I’ve no experience with golang but it seems like it should drop right in based on the age spec. I might give it a shot if time ever permits. I guess I should call it “cage” as in “compliant actually good encryption”

1: https://github.com/FiloSottile/age




> “compliant actually good encryption”

an oxymoron, perhaps


also an unfortunate acronym


> they were fine with the X25519 public key part of age which I think was somewhat recently approved by NIST

As far as I can tell, Ed25519 is approved (FIPS 186-5), but X25519 is still not (yet).


FWIW Go doesn't have an implementation of XAES in the stdlib yet, there's only the reference implementation in C2SP.


Thank goodness. I am kind of sick of the constant churn in the crypto package.

I get that you want to keep up to date with security, but the entire crypto tree is basically a playground for Filippo Valsorda at this point. Meanwhile stuff that I actually need like CMAC is "won't fix"


What churn does the crypto package get? It's part of the standard library and so bound by the compatibility promise, which basically freezes existing things in place.

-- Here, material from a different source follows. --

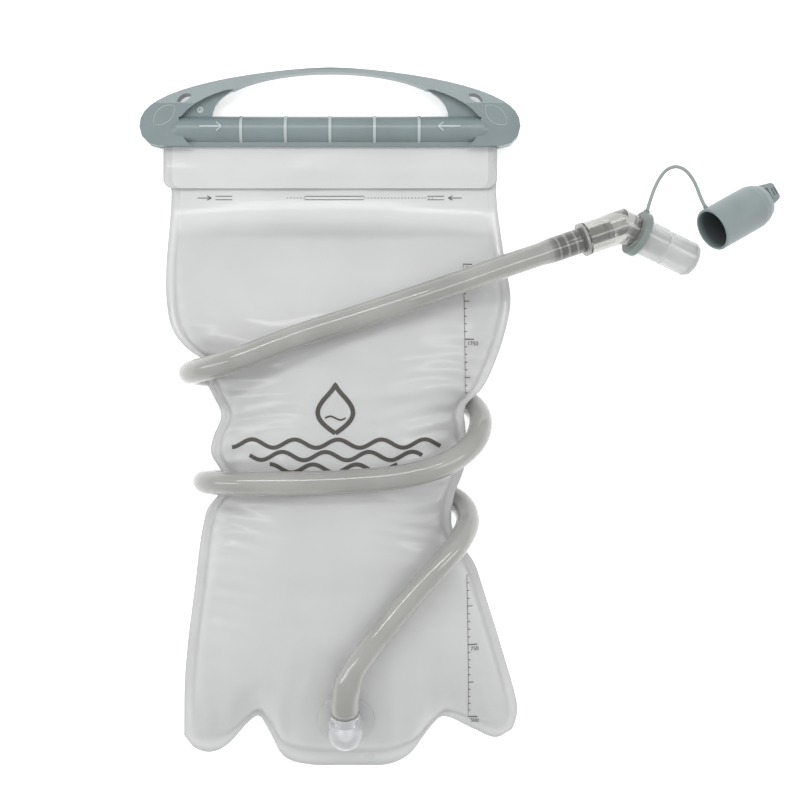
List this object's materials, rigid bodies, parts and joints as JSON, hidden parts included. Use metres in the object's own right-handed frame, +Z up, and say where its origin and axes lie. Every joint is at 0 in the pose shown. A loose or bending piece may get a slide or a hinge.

Churn implies upheaval, breaking things that used to (and ought to) work. I don't see examples of that from the first few commits I examined.


so pretty stable, and you're mad that other people won't do free work for you to implement a mostly unused spec.


There's a lot of this kind of entitlement around.

Trash other peoples' work as "playground" activity, and demand they work on something else for free.


What's another language with a stdlib that includes CMAC?



Erlang / Elixir


Link? Does Elixir even have cryptography in the stdlib?


https://www.erlang.org/doc/apps/crypto/crypto

Elixir can call Erlang/OTP modules directly, so they also have access to that same module. Erlang/OTP is a hard dependency for Elixir afaik.


Gotcha, thanks!


bge, bureaucratic good encryption.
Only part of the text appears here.